The 5-GW, 600-kV Grain Belt project is slated to run about 800 miles from Kansas to Indiana. Invenergy has said the project is moving forward despite a decision by the U.S. Department of Energy in July to cancel a $4.9 billion conditional loan commitment that was announced by the previous administration.
Invenergy’s complaint to FERC said that MISO failed to properly account for the Grain Belt project in its transmission planning process, potentially creating duplicative projects.
Omitting merchant projects — transmission facilities that don’t rely on direct ratepayer support — from transmission plans produces “inefficient” results that can drive up customer rates, Invenergy said.
FERC’s decision could help bring ratepayers cost savings and reliability benefits through interregional HVDC transmission projects, according to Invenergy.
“If the United States intends on keeping energy affordable while meeting surging demand from AI, the value Grain Belt Express and other advanced-stage merchant transmission projects bring must be included in any transmission planning analysis,” Martin Grego, an Invenergy spokesman, said in an email.
FERC gave MISO 90 days to specify when and how merchant HVDC transmission projects will be incorporated into its transmission planning processes, including its MISO Transmission Expansion Plan base cases and potentially in sensitivity analyses.
FERC rejected some parts of Invenergy’s complaint, such as the company’s request that the Grain Belt line be included in MISO’s long-range transmission plan’s Tranche 1 or Tranche 2.1 base cases.
In December, MISO’s board approved roughly $22 billion in regional transmission projects, known as Tranche 2.1, on top of $10.3 billion in Tranche 1 projects approved in mid-2022. Invenergy contends its Grain Belt project could have obviated the need for some of those projects.
MISO’s decision aims to close a “gap” in MISO’s tariff about whether and how the grid operator considers merchant transmission projects when assessing the costs and benefits of projects in its transmission plans, FERC Commissioner Lindsay See said during the agency’s open meeting Thursday.

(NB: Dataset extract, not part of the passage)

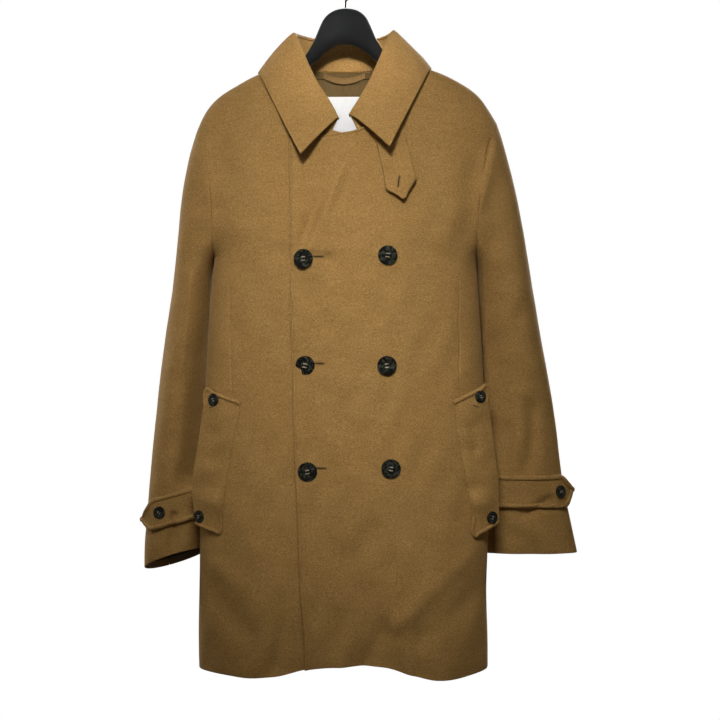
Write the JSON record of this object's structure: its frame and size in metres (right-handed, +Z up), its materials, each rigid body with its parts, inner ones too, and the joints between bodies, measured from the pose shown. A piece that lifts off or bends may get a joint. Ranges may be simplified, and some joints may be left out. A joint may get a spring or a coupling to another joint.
{
  "type": "trench coat on a hanger",
  "caption": "Double-breasted trench-style wool coat on a moulded hanger: hollow body and sleeves, turned-down collar with throat latch, buttoned pocket welts and cuff straps.",
  "frame": {"origin": "inside top of the hanger's hook, where a rod touches it", "axes": "+Z up, the coat's front faces -Y, the wearer's left is +X"},
  "size_m": [0.6418, 0.1946, 1.0178],
  "materials": {
    "wool": "napped wool melton",
    "lining": "satin",
    "dark_lining": "satin",
    "label": "plain woven tape",
    "horn": "polished",
    "black_plastic": "fine moulded texture",
    "steel": "polished"
  },
  "bodies": {
    "root": {"back_left": "wool", "back_right": "wool", "collar_fall": "wool", "collar_stand": "wool", "cuff_button_left": "horn", "cuff_button_right": "horn", "cuff_lining_left": "dark_lining", "cuff_lining_right": "dark_lining", "cuff_strap_left": "wool", "cuff_strap_right": "wool", "front_button_left_low": "horn", "front_button_left_middle": "horn", "front_button_left_top": "horn", "front_button_right_low": "horn", "front_button_right_middle": "horn", "front_button_right_top": "horn", "front_left": "wool", "front_right": "wool", "hanger_body": "black_plastic", "hanger_hook": "steel", "hanger_loop": "lining", "neck_label": "label", "neck_lining": "lining", "pocket_button_left_low": "horn", "pocket_button_left_top": "horn", "pocket_button_right_low": "horn", "pocket_button_right_top": "horn", "pocket_welt_left": "wool", "pocket_welt_right": "wool", "throat_latch": "wool", "top_sleeve_left": "wool", "top_sleeve_right": "wool", "under_sleeve_left": "wool", "under_sleeve_right": "wool"}
  },
  "joints": []
}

During its review of Invenergy’s complaint, FERC heard from state utility regulators, transmission customers, other merchant transmission developers and MISO’s market monitor that the grid operator could do more to ensure that it gives stakeholders and its board the “best information possible to assess grid needs,” See said in a concurring statement.
“They all urged us to find that MISO can and should provide additional information to help ensure that stakeholders and the MISO board are confident in the substantial transmission investments that MISO recommends,” See said.

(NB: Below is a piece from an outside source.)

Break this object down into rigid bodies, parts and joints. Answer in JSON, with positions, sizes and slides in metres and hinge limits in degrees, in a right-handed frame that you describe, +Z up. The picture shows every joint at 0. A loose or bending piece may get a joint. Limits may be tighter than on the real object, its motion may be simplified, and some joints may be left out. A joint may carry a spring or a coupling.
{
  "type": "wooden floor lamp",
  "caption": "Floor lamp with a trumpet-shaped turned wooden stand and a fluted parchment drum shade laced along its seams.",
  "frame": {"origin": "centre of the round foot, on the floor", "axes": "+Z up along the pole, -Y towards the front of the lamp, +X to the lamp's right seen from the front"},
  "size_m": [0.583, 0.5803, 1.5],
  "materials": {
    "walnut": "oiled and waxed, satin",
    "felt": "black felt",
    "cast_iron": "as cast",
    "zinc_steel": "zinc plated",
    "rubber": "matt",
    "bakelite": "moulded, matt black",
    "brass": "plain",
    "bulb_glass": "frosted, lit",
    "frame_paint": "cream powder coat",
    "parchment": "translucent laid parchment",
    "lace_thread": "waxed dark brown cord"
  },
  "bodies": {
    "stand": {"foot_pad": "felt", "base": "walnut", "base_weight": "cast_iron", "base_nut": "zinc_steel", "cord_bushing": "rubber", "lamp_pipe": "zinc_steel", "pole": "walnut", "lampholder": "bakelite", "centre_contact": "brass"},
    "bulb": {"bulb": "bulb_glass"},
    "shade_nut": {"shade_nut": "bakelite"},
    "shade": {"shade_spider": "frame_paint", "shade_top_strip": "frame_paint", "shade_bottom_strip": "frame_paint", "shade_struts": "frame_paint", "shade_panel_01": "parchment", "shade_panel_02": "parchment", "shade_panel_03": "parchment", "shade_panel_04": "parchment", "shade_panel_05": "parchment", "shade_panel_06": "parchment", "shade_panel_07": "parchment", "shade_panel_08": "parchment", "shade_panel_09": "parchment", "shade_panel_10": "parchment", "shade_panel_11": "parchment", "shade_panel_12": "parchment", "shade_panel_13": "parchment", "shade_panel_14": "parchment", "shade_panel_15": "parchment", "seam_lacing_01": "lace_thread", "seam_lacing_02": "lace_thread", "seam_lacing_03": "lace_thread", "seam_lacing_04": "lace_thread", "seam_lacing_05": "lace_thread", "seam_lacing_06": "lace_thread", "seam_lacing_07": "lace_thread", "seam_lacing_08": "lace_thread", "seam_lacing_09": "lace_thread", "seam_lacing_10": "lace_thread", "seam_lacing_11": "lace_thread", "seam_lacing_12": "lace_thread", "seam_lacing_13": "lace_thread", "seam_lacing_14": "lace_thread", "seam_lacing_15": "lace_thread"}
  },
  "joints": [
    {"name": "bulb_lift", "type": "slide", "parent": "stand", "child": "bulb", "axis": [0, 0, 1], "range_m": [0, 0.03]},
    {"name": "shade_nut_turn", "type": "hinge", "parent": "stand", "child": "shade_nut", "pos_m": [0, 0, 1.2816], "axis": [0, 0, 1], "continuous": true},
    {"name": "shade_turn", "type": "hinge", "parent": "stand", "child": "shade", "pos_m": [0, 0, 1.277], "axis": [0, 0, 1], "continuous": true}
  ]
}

See urged MISO to respond to the agency’s order with an eye toward consumer value.
“When billions of dollars in infrastructure projects are at stake, more confidence in the accuracy of MISO’s planning and cost-benefit assumptions is not too big an ask,” See said. “Judiciously using sensitivity analyses to help ratepayers get the most value for their money may be one tool well worth its weight.”

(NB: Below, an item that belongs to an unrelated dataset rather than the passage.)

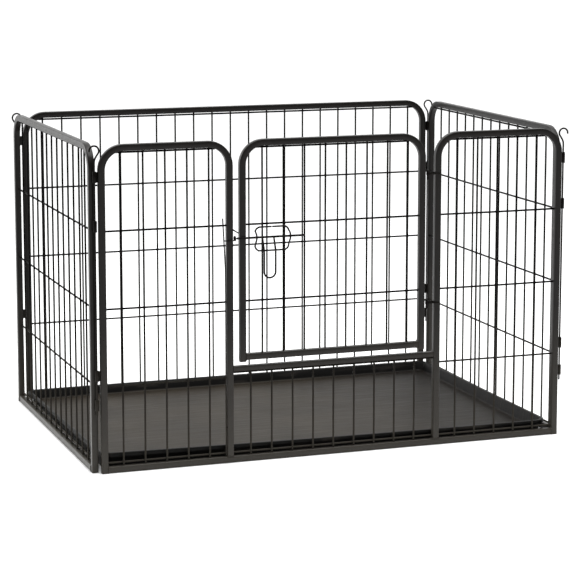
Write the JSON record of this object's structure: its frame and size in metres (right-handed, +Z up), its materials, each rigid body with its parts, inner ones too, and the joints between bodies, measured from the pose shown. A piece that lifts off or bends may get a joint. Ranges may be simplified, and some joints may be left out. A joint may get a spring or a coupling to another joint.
{
  "type": "wire pet playpen",
  "caption": "Black steel wire playpen for pets, with a hinged front door on a sliding bolt, lift-out corner pins and a lift-out plastic floor tray.",
  "frame": {"origin": "centre of the bounding box at floor level, where the bottom rails and the tray stand", "axes": "+X runs along the front from the latch side to the hinge side, +Y runs from the front door panel to the back panel, +Z up"},
  "size_m": [1.2606, 0.8842, 0.8],
  "materials": {
    "coated_tube": "black-brown hammered powder coat on square steel tube, satin sheen",
    "coated_wire": "black powder coat on round steel wire, satin sheen",
    "fittings": "black powder coat over bent and welded wire and barrels",
    "tray_plastic": "dark moulded plastic, semi-matt floor with fine scuffs, glossier rim"
  },
  "bodies": {
    "panels": {"front_bottom_rail": "coated_tube", "front_left_arch": "coated_tube", "front_right_arch": "coated_tube", "door_threshold": "coated_tube", "front_left_mesh": "coated_wire", "front_right_mesh": "coated_wire", "below_door_mesh": "coated_wire", "door_hinge_eye_upper": "fittings", "door_hinge_eye_lower": "fittings", "bolt_keeper": "fittings", "door_stop": "fittings", "back_arch": "coated_tube", "back_bottom_rail": "coated_tube", "back_mesh": "coated_wire", "left_arch": "coated_tube", "left_bottom_rail": "coated_tube", "left_mesh": "coated_wire", "right_arch": "coated_tube", "right_bottom_rail": "coated_tube", "right_mesh": "coated_wire", "front_left_cross_barrel_upper": "fittings", "front_left_cross_barrel_lower": "fittings", "front_left_side_barrel_upper": "fittings", "front_left_side_barrel_lower": "fittings", "front_right_cross_barrel_upper": "fittings", "front_right_cross_barrel_lower": "fittings", "front_right_side_barrel_upper": "fittings", "front_right_side_barrel_lower": "fittings", "back_left_cross_barrel_upper": "fittings", "back_left_cross_barrel_lower": "fittings", "back_left_side_barrel_upper": "fittings", "back_left_side_barrel_lower": "fittings", "back_right_cross_barrel_upper": "fittings", "back_right_cross_barrel_lower": "fittings", "back_right_side_barrel_upper": "fittings", "back_right_side_barrel_lower": "fittings"},
    "door": {"door_arch": "coated_tube", "door_bottom_rail": "coated_tube", "door_mesh": "coated_wire", "door_hinge_hook_upper": "fittings", "door_hinge_hook_lower": "fittings", "bolt_guide": "fittings"},
    "bolt": {"bolt_rod": "fittings"},
    "bolt_handle": {"bolt_handle": "fittings"},
    "tray": {"tray": "tray_plastic"},
    "front_left_pin": {"front_left_pin": "fittings"},
    "front_right_pin": {"front_right_pin": "fittings"},
    "back_left_pin": {"back_left_pin": "fittings"},
    "back_right_pin": {"back_right_pin": "fittings"}
  },
  "joints": [
    {"name": "door_swing", "type": "hinge", "parent": "panels", "child": "door", "pos_m": [0.24261, -0.41386, 0.251], "axis": [0, 0, 1], "range_deg": [0, 110]},
    {"name": "bolt_slide", "type": "slide", "parent": "door", "child": "bolt", "axis": [1, 0, 0], "range_m": [-0.011, 0.035]},
    {"name": "bolt_turn", "type": "hinge", "parent": "bolt", "child": "bolt_handle", "pos_m": [-0.18539, -0.42536, 0.56], "axis": [-1, 0, 0], "range_deg": [0, 120]},
    {"name": "tray_lift", "type": "slide", "parent": "panels", "child": "tray", "axis": [0, 0, 1], "range_m": [0, 0.8]},
    {"name": "front_left_pin_lift", "type": "slide", "parent": "panels", "child": "front_left_pin", "axis": [0, 0, 1], "range_m": [0, 0.6]},
    {"name": "front_right_pin_lift", "type": "slide", "parent": "panels", "child": "front_right_pin", "axis": [0, 0, 1], "range_m": [0, 0.6]},
    {"name": "back_left_pin_lift", "type": "slide", "parent": "panels", "child": "back_left_pin", "axis": [0, 0, 1], "range_m": [0, 0.6]},
    {"name": "back_right_pin_lift", "type": "slide", "parent": "panels", "child": "back_right_pin", "axis": [0, 0, 1], "range_m": [0, 0.6]}
  ]
}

Here are five other takeaways from FERC’s open meeting.
PJM colocation decision this year? FERC Chairman David Roser said he is “very optimistic” FERC will issue a decision this year on a pending investigation into the PJM Interconnection’s rules for colocating data centers and other large loads at power plants.
FERC hasn’t consulted with the White House on the agency’s review, Rosner said, noting its ex parte rules don’t allow discussions between commissioners and outside parties on contested cases at the agency.
The review stems from FERC’s decision in November to reject an amended interconnection service agreement that would have facilitated expanded power sales to a co-located Amazon data center from the Susquehanna nuclear power plant in Pennsylvania that is majority owned by Talen Energy.
The right number is five. Rosner sidestepped a question about reports that the White House plans to name pending FERC Commissioner Laura Swett, a Republican, as chairman of the agency after she is sworn in, focusing instead on the benefits of having a fully seated commission.
“When I was a staffer here at the commission, I used to think the right number of commissioners was three, because you only have to get three people to agree,” said Rosner, a Democrat. “But then when I started working as a commissioner, I became very convinced … the right number is five.”
The larger number brings more expertise and more perspectives to the agency, according to Rosner. “That's how we get good outcomes for the American people,” he said. “That's how we get durable outcomes for the American people.”
FERC axes outdated regs. In comments on FERC’s decision to sunset 53 “outdated and unnecessary” regulations, See explained her regulatory philosophy.
“My approach to regulation is that new rules have to be worth their weight when it comes to often significant time and costs from compliance,” See said. “It's not enough for us just to be able to say we did something if that something doesn't have a cost benefit analysis that leads to significant value in the real world. And I think that approach should extend to our current regulations as well. If old rules aren't living up to that value proposition, then they shouldn't stay on the book either.”
FERC staffing falls 11%. Amid the Trump administration’s efforts to slash the size of the federal government, FERC staff has fallen 11% through voluntary attrition, according to Rosner.
Agency observers contend FERC is experiencing a “brain drain” that could affect its work. Rosner said he is not planning on any “reductions in force” layoffs at FERC. FERC had a staff of about 1,500 people as of December.
Chang calls for more gas-electric coordination. FERC on Thursday proposed incorporating the North American Energy Standards Board gas-electric coordination standards into commission-jurisdictional natural gas tariffs.
FERC Commissioner Judy Chang supported the plan but said more action may be needed.
“More information sharing will improve situational awareness for grid operators and power generators, which would help improve service to customers, particularly when the systems are stressed,” Chang said in a concurrence to the decision. “Given the criticality of natural gas for the electricity sector, combined with increasingly tight supply and demand balance, continued improvements in gas-electric coordination are paramount for ensuring reliability.”